Garden of Dilmun - Review
This project has been around in some form or another from 1999-2003 and then again in 2009 starting back up again. Originally formed by Caroline Jago and Eilish McCracken the project had a short, intense stint releasing several albums. We now have Caroline Jago and Ann-Mari Thim as the core to this project from 2009 through the present.
2011 sees the release of their latest full-length work Garden of Dilmun
taking various pagan themes for the lyrics, building on a beautiful, yet powerful bombastic mix of neo-classical, martial and ethereal musical styles. The album comes with thirteen of these varied, powerful pieces.
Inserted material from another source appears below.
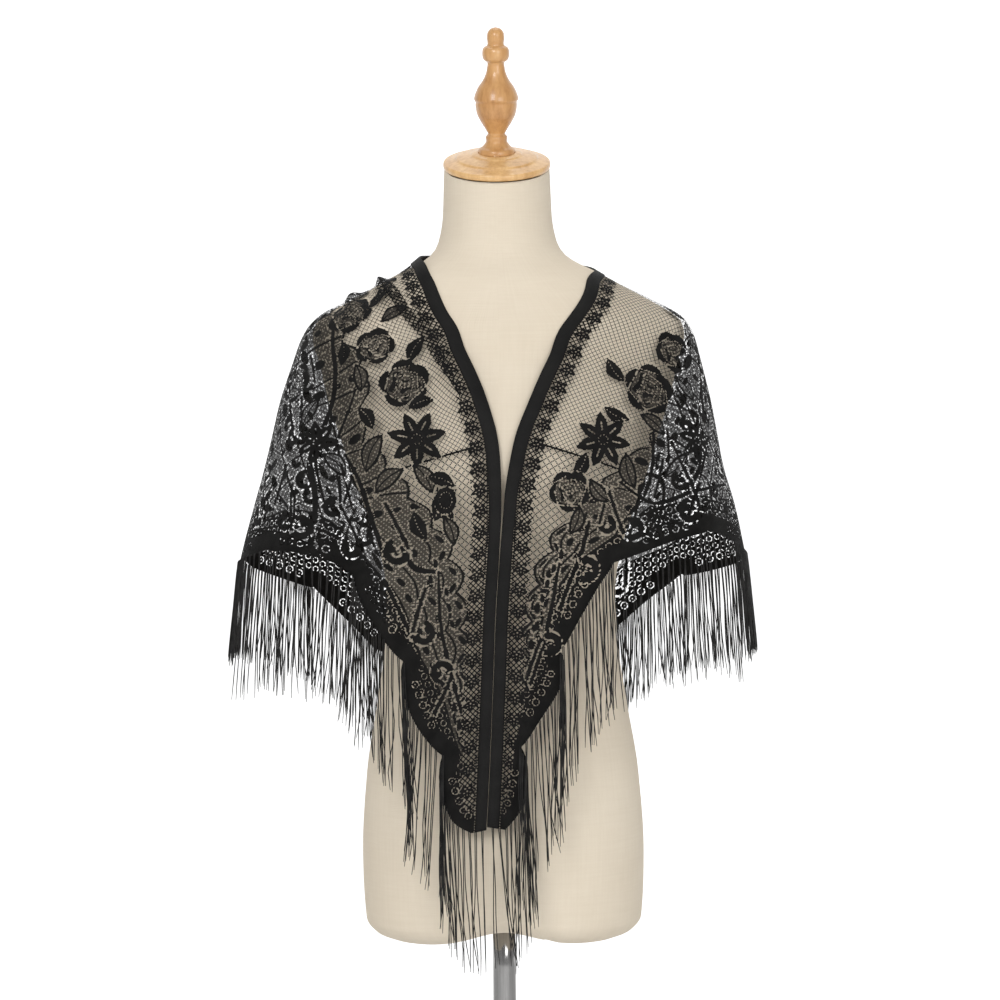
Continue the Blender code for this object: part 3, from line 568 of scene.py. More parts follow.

Right from the beginning we get the intense mix of neo-classical and heavy, bombastic elements as synthesized symphonic sounds ebb and flow, build and fade across the intense percussions and Ann-Mari's angelic vocals caress the tempestual music. For the most part this is all a good mix and fans of the heavier, more intense tracks from Arcana
and Dead Can Dance
can appreciate. Starting off with "Valensanimi", it gradually builds across the symphonic sounds and slowly builds to more of the bombastic approach as described above. This leads us into "Aiode", which from the very beginning is an onslaught of heavy, martial-like percussion, tempered by the soft vocals as the track moves along, coupled with soft and subtle strings. These pieces quickly became favorites, however as we get into "Dilmun" we realize that it's not all about bombastic, martial industrial as the acoustic guitar moves along steadily and soft, beautiful layers of orchestral elements create a beautiful ethereal piece.
With this first trio of tracks we get a good taste of what the album has in store for us and we can settle back and not be surprised by anything, from the soft and dreamy, to the heavy and intense pieces. We have a trio of interludes that help to somewhat divide the album up into sections and provide added variety. These short instrumental pieces are definite treats.
As the album moves along we continue to see varied themes on the musical compositions. Favorites don't necessarily stand out a ton as the album is fairly cohesive despite the seemingly wide range of intensity. I will touch on a few here though as "Mabon" moves along sweetly, it falls well within more of a typical neo-classical / ethereal piece. Another completely different piece that is heavier with more intense percussion is "Soporanimi" which has a lot of the more bombastic elements and heavy, deep chanting male backing vocals for a stark contrast to the overpowering female lead. Another fairly similar piece is "Mneme" which also quickly became a favorite and has received good feedback from our ethereal radio listeners. It includes a nice mix of beautiful ethereal song structures and instruments yet moves along well with a heavy, ancient beat. And as the album begins to come to a close, a true beauty is presented with "Litha", the inclusion of classical piano on this piece is definitely a nice touch and tempers the heavy, deep bass strings (cello, bass, etc.) coupled with Ann-Mari's vocals. "Samhain" builds on this theme though in a much softer, ethereal style as the soft piano moves sweetly along while the various layers of symphonic strings and solo violin move along softly.
As you can see, nearly every piece stands out as a favorite and it's hard to just dwell on a few highlights. While it's not a perfect album and there are in my mind a few clashes of style, or seemingly forced intensity, overall it's a great album as noted. I think this project has found their own unique blend of talents and musical structures and genres, while still being accessible and enjoyable by fans of past greats within these genres. Be sure to check them out as the album is well worth it.